Призрачны поступки моего бодрствования. Химеры сна болезненно правдоподобны. Но в них тоже веры нет. Одна только страшная ниточка в руке: если не выходишь из оледенения, значит, застрелился.
Я сам заплел в одну косу навь с явью, поэтому обречен крутиться в револьверном колесе, и сомневаться в правдивости любого исхода, кроме собственной гибели.
* * *
Леон Анри Нагант умер в 1900 году, двадцать третьего февраля, чтоб гробовая его доска служила праздничным столом на грядущих пирах Красной Армии и Флота.
Брат его Эмиль Анри скончался через два года, в декабре, но тоже подыграл двадцать третьим числом. Их сдвоенная смерть была растянута, как деревенская гармошка. Возможно, моя клиническая жизнь продлится сроком смерти двух Нагантов.
Но я простил бельгийцев и не держу зла на грузин. Они лишь только воспитывали мою смерть, мастерски науськивал я сам. Но кто-то неизвестный спустил ее с поводка!
Зажег в каждом глазу по шахтерскому фонарику. Рылся в мусорных корзинах памяти, надеясь среди отходов выудить лоскуток, бумажку, взгляд, которые вдруг окажутся уликой.
Мой первый детсадовский дружок научил меня странной игре. Я ложился на землю, потому что считался убитым, а он стоял надо мной и с криками: «Кто его? Кто его убил?!» — палил из пистонного пистолета. Когда ему надоедало, мы менялись местами. Я подозреваю, что он подцепил эту сценку из какого-нибудь фильма про войну. Этот мальчик всегда всё подменял. Мы познакомились, когда он спросил меня, умею ли я свистеть. Я сказал, что нет. Он обещал показать, как он свистит, и вдруг начал тонко и пронзительно визжать. Если закрыть глаза, визг действительно напоминал свист взрослого человека.
Как же сейчас я нуждался в яростном друге, разобравшемся, «кто меня убил»…
Нашел под шкафом растоптанный карандашный обрубок. Что от него осталось, то заострил столовым ножом, взял лист бумаги и сел графической дедукцией препарировать ребус моего грядущего убийства.
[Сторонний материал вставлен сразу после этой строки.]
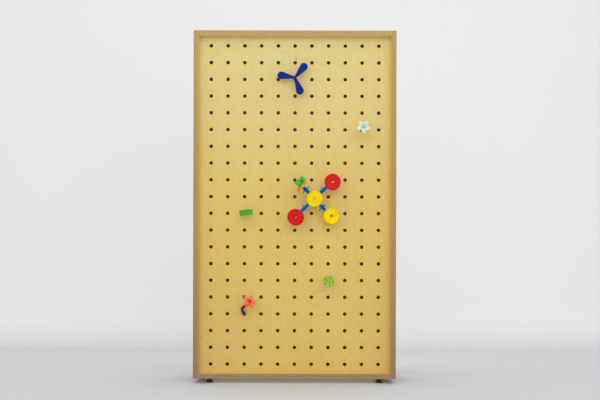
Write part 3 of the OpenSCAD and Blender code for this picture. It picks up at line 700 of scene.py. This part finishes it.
def along_bend(bend, share=1.0):
    """Matrix at a share of a round bend that starts along z."""
    radius, turn, direction = bend
    angle = math.radians(turn * share)
    step = Matrix.Translation((radius * (1 - math.cos(angle)), 0, radius * math.sin(angle)))
    return turned(direction) @ step @ turned(turn * share, "Y") @ turned(-direction)


def stem_path():
    """Matrices along the stem, from inside the case to its end."""
    start = at_hole(2, 16)
    first = start @ forward(STEM_OUT)
    second = first @ along_bend(BEND_1)
    third = second @ along_bend(BEND_2)
    path = [start @ forward(-PEG_IN + k * (PEG_IN + STEM_OUT) / 6) for k in range(6)]
    path += [first @ along_bend(BEND_1, k / 14) for k in range(14)]
    path += [second @ along_bend(BEND_2, k / 14) for k in range(14)]
    path += [third @ forward(STEM_END * k / 6) for k in range(7)]
    return path, third


def red_stem():
    path, last = stem_path()
    shape = Shape()
    ring = [2 * math.pi * k / 40 for k in range(40)]
    shrink = [(path[0], 0.72), (path[0] @ forward(0.5 * MM), 0.93)]
    grow = [(path[-1] @ forward(-0.5 * MM), 0.93), (path[-1], 0.72)]
    stations = shrink + [(at, 1.0) for at in path[1:-1]] + grow
    rows = [[at @ Vector((STEM_RADIUS * size * math.cos(a), STEM_RADIUS * size * math.sin(a), 0))
             for a in ring] for at, size in stations]
    shape.grid(rows, closed=True, capped=(True, True))
    finish_piece(shape.piece("bent_stem", Matrix.Identity(4), purple), "red_flower_plug",
                 "purple_plastic", "red_flower_stem")
    return last @ forward(STEM_END - RED_STEM_IN + RED_CUP)


# ------------------------------------------------------------------ feet and screws

def foot(name):
    """Moulded pad with a fluted rim and a waist, hollow at the top for its stud."""
    low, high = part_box(name + "_pad")
    place = Matrix.Translation(((low.x + high.x) / 2, (low.y + high.y) / 2, 0))
    rim, neck, stud = (high.x - low.x) / 2, 6.5 * MM, 4 * MM
    profile = [(0, 0), (rim - 0.6 * MM, 0), (rim, 0.7 * MM), (rim, 2.6 * MM),
               (rim - 0.9 * MM, 3.4 * MM), (neck + 1.1 * MM, 7 * MM), (neck, 9.4 * MM),
               (neck, high.z), (stud, high.z), (stud, high.z - 6 * MM), (0, high.z - 6 * MM)]
    shape = Shape()
    shape.lathe(rounded(profile, 0.5 * MM, 2), steps=96)
    flutes = 24
    for point in shape.points:
        radius = math.hypot(point.x, point.y)
        if radius > rim - 0.05 * MM:
            angle = math.atan2(point.y, point.x)
            inward = 1 - 0.03 * max(0.0, math.cos(flutes * angle)) ** 2
            point.x *= inward
            point.y *= inward
    finish_piece(shape.piece(name + "_rubber", place, foot_rubber), name, "foot_rubber",
                 name + "_pad")


def screw(shape, at, length, head_radius=4 * MM, shank_radius=2 * MM, head=2.4 * MM):
    """Countersunk screw with a cross recess, its head flush at z = 0 and its tip at z = length."""
    arm, reach, deep = 0.55 * MM, 2.0 * MM, 1.5 * MM
    corners = [(arm, arm), (arm, reach), (-arm, reach), (-arm, arm), (-reach, arm),
               (-reach, -arm), (-arm, -arm), (-arm, -reach), (arm, -reach), (arm, -arm),
               (reach, -arm), (reach, arm)]
    spokes = [Vector((*corner, 0)) for corner in corners]
    angles = [math.atan2(point.y, point.x) for point in spokes]
    rim = [Vector((head_radius * math.cos(a), head_radius * math.sin(a), 0)) for a in angles]
    floor = [Vector((p.x * 0.55, p.y * 0.55, deep)) for p in spokes]
    for rows in ([rim, spokes], [spokes, floor]):
        shape.grid([[at @ point for point in row] for row in rows], closed=True)
    shape.grid([[at @ point for point in floor]], closed=True, capped=(True, False))
    turns, ridge = 12, 0.45 * MM
    profile = [(head_radius, 0), (shank_radius, head)]
    step = (length - head - 3 * MM) / turns
    for k in range(turns):
        z = head + k * step
        profile += [(shank_radius - ridge, z + 0.35 * step), (shank_radius, z + 0.7 * step)]
    profile += [(shank_radius - ridge, length - 3 * MM), (0, length)]
    rows = [[at @ Vector((max(r, 1e-6) * math.cos(a), max(r, 1e-6) * math.sin(a), z))
             for a in angles] for r, z in profile]
    shape.grid(rows, closed=True)


def back_screws():
    """The screws of the back sheet, all in one piece."""
    shape = Shape()
    board, end_gap, step_share, length = 15 * MM, 95 * MM, 0.31, 26 * MM
    middle = (case_low + case_high) / 2
    width, height = case_high.x - case_low.x, case_high.z - case_low.z
    inwards = turned(90, "X")
    places = []
    for side in (-1, 1):
        for k in range(5):
            z = case_low.z + end_gap + k * (height - 2 * end_gap) / 4
            places.append((side * (width - board) / 2, z))
        for k in (-1, 0, 1):
            places.append((step_share * width * k, middle.z + side * (height - board) / 2))
    random.seed(4)
    for x, z in places:
        at = Matrix.Translation((x, case_high.y, z)) @ inwards @ turned(random.uniform(0, 90))
        screw(shape, at, length)
    finish_piece(shape.piece("back_sheet_screws", Matrix.Identity(4), steel, sharp=25), "case",
                 "zinc_steel", "back_screws")


# ------------------------------------------------------------------ the pieces

propeller()

white_front = at_hole(9, 5) @ forward(81.95 * MM)
flower("white_flower_head", white_front, "white_flower_head", "frosted_white_plastic",
       "white_flower", frosted, reach=20 * MM, width=11.5 * MM, angle=270,
       cup_radius=6.5 * MM, cup_height=11 * MM)
button("white_flower_eye", white_front, 22 * MM, "white_flower_plug", "teal_plastic",
       "white_flower_button", teal)

star_front = at_hole(7, 14) @ forward(80 * MM)
flower("green_flower_head", star_front, "star_head", "lime_plastic", "green_flower", lime,
       reach=21 * MM, width=12.5 * MM, angle=32, cup_radius=7.5 * MM, cup_height=5 * MM,
       curl=0.7 * MM)
star_backing(star_front @ forward(-8 * MM))

red_front = red_stem()
flower("red_flower_head_piece", red_front, "red_flower_head", "coral_plastic", "red_flower", coral,
       reach=22 * MM, width=12.5 * MM, angle=24, cup_radius=8.5 * MM, cup_height=RED_CUP,
       curl=1.6 * MM, bore=4.4 * MM)
button("red_flower_eye", red_front, 15 * MM, "red_flower_head", "crimson_plastic",
       "red_flower_button", crimson)

foot_rubber = rubber("foot_rubber")
for corner in ("front_left", "front_right", "back_left", "back_right"):
    foot("foot_" + corner)
back_screws()

# ------------------------------------------------------------------ stage, light, camera


def backdrop():
    """Floor that sweeps up into a wall behind the board, in one pale sheet; its floor is painted
    darker and a little bluer than its wall, as painted shade. Its outer side is clear, so that a
    camera behind the wall sees the back of the board."""
    material, tree, shader, coords = new_material("backdrop_paper")
    place = add(tree, "SeparateXYZ", {0: coords.outputs["Object"]}).outputs
    fibre = noise(tree, coords.outputs["Object"], 260.0, detail=3.0)
    # painted shade: the sheet is painted darker and a little bluer low down, on the floor, than on
    # the wall
    height = spread(tree, place[Z], 0.0, 0.14)
    tone = mix(tree, height, srgb(213, 216, 220), srgb(236, 236, 236))
    tone = mix(tree, spread(tree, fibre, 0.3, 0.7, 0.0, 0.03), tone, srgb(200, 200, 200))
    plug(tree, shader, Base_Color=tone, Roughness=0.9, Specular_IOR_Level=0.1)
    outer = add(tree, "NewGeometry").outputs["Backfacing"]
    clear = add(tree, "BsdfTransparent").outputs[0]
    both = add(tree, "MixShader", {0: outer, 1: shader.outputs[0], 2: clear}).outputs[0]
    tree.links.new(both, tree.nodes["Material Output"].inputs["Surface"])
    near, wall, radius, half, top = -7.0, 1.12, 0.16, 14.0, 4.5
    profile = [(near, 0.0)]
    for k in range(17):
        a = math.pi / 2 * k / 16
        profile.append((wall - radius + radius * math.sin(a), radius - radius * math.cos(a)))
    profile.append((wall, top))
    sheet = Shape()
    sheet.grid([[Vector((x, y, z)) for x in (-half, half)] for y, z in profile])
    paper = sheet.piece("backdrop", Matrix.Identity(4), material, sharp=80)
    if paper.data.polygons[0].normal.z < 0:
        paper.data.flip_normals()


def area_light(name, place, target, size, power, colour=(1, 1, 1)):
    light = bpy.data.lights.new(name, "AREA")
    light.shape = "RECTANGLE"
    light.size, light.size_y = size
    light.energy = power
    light.color = colour
    holder = bpy.data.objects.new(name, light)
    bpy.context.scene.collection.objects.link(holder)
    holder.location = place
    holder.visible_camera = False
    holder.rotation_mode = "QUATERNION"
    holder.rotation_quaternion = (Vector(target) - Vector(place)).to_track_quat("-Z", "Y")


backdrop()
middle_z = (cad_box[0].z + cad_box[1].z) / 2
# a slightly blue front light and a warm surround give the toys warm shadows
cool = (0.94, 0.99, 1.06)
area_light("key", (0.1, -3.4, 1.75), (0, 0, middle_z), (3.4, 1.6), 20, cool)
area_light("fill", (0, -4.6, 1.1), (0, 0, middle_z), (4.6, 3.0), 56, cool)
area_light("wall_wash", (0.3, 0.4, 3.4), (0.3, 1.12, 0.8), (4.0, 0.8), 6.5)
area_light("low_wash", (0.1, 0.25, 0.5), (0.1, 1.12, 0.5), (0.5, 0.5), 1.5, cool)
area_light("under_the_board", (0, 0, case_low.z - 0.002), (0, 0, 0), (0.5, 0.16), 0.04)
inside = (0, panel_high.y + 0.03, middle_z)
area_light("light_through_the_holes", inside, (0, case_low.y, middle_z), (0.5, 0.9), 0.12,
           (1.0, 0.7, 0.85))

world = bpy.data.worlds.new("studio")
world.use_nodes = True
world.node_tree.nodes["Background"].inputs[0].default_value = (0.99, 0.97, 0.94, 1)
world.node_tree.nodes["Background"].inputs[1].default_value = 0.84
bpy.context.scene.world = world

camera_data = bpy.data.cameras.new("camera")
camera_data.lens = 60.9
camera_data.sensor_width = 36.0
camera_data.shift_y = 0.0833
camera = bpy.data.objects.new("camera", camera_data)
bpy.context.scene.collection.objects.link(camera)
camera_place = (0.016, front_y - 3.0, 0.396)
camera_roll = 0.15
camera.matrix_world = (Matrix.Translation(camera_place) @ turned(90, "X")
                       @ turned(camera_roll))
bpy.context.scene.camera = camera
bpy.context.scene.view_settings.view_transform = "Standard"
По примеру какого-то киношного следачка я выводил на бумаге заглавные буквы своих несчастий. В карандашной паутине взаимных пересечений мне постепенно открывался заговор литер. Творились химические метаморфозы. Что раньше виделось пустячным, недостойным внимания, в лакмусе постороннего факта или персоны обретало вдруг мрачные толкования и зловещие масштабы.
Все события жизни искусно выкладывались так, чтоб всучить мне нагант.
* * *
Бабушка Аня прожила восемьдесят два года, оставив по себе горькое воспоминание стыда.
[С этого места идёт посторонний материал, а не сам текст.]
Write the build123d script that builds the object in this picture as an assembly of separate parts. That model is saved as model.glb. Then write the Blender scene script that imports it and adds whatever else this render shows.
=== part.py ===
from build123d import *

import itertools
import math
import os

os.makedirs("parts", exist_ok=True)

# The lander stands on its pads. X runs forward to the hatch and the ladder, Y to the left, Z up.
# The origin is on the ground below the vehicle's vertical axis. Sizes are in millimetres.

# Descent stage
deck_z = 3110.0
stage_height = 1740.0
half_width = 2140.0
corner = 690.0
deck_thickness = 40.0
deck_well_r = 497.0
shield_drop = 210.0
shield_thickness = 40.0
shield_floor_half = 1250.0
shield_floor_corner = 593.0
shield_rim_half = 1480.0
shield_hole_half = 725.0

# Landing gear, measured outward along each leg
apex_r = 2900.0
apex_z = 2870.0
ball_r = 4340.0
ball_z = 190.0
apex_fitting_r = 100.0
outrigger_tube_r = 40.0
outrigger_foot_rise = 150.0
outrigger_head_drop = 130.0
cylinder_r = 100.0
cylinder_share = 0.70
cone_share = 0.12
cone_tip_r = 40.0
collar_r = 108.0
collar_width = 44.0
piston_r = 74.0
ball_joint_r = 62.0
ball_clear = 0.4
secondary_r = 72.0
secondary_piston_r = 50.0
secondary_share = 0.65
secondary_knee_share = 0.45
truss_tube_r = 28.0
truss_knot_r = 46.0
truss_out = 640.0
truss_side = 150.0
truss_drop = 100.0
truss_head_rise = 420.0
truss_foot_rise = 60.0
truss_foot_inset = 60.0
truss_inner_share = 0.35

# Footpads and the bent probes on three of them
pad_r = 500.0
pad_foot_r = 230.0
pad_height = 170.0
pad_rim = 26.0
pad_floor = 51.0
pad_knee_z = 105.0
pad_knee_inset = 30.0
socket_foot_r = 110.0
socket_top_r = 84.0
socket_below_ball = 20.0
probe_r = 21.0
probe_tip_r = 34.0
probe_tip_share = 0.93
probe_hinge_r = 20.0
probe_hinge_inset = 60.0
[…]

Сколько же она сделала для нас! Даже жильем мы были обязаны ей. Это она принесла в жертву свою однокомнатную квартиру, чтобы родители, подмешав две жалких комнаты в коммуналке, получили свою независимую, трехкомнатную квартиру. Потом бабушка Аня жила с нами, до смерти.
Меня вскормили ветхие сосцы. Я еще не умел читать, но уже раскладывал пасьянсы, знал названия всех лекарств. Главное лекарство называлось «Антасман», его принимала бабушка Аня, когда задыхалась. Старушечий лексикон въелся в мою речь. Бабушка Аня таскала меня по своим приятельницам. Они беседовали, слушали музыку на древних патефонных пластинках. К чаю они просили «сахарок» или «медок», словно приспосабливали слова под свое уменьшившееся тело.
С меня и теперь сталось бы завернуть: «Началась такая катавасия!» — поднести руки к щекам. Сказать: «Мальчишки во дворе шалят» — или: «Он только баловаться и озорничать горазд», — и головой покачать.
Даже сальности у меня старушечьи, ветхие, из начала века:
- Жасмин прекрасненький цветочек,
- Он пахнет нежно и свежо.
- Понюхай, миленький дружочек.
- А правда, пахнет хорошо?
Бабушкина приятельница крупными печатными буквами выводила на листке четверостишие. Я старательно читал по слогам, не находя подвоха, и тогда старухи показывали на вертикаль из заглавных букв, заливались смехом, и я вместе с ними, уже навсегда приученный смотреть на текст не только слева направо, но и сверху вниз.
С малых лет пестовали во мне всяческие паранойи. Бабушка Аня учила бояться воды. Говорила, глядя на вздутые, как шины, старческие ноги: «Нырнешь, судороги схватят, захлебнешься», — и пучила глаза, изображая удушье.
Судороги представлялись мне хищными водорослями с рыбьими головами. Вода страшила и чаровала глубиной и мутью.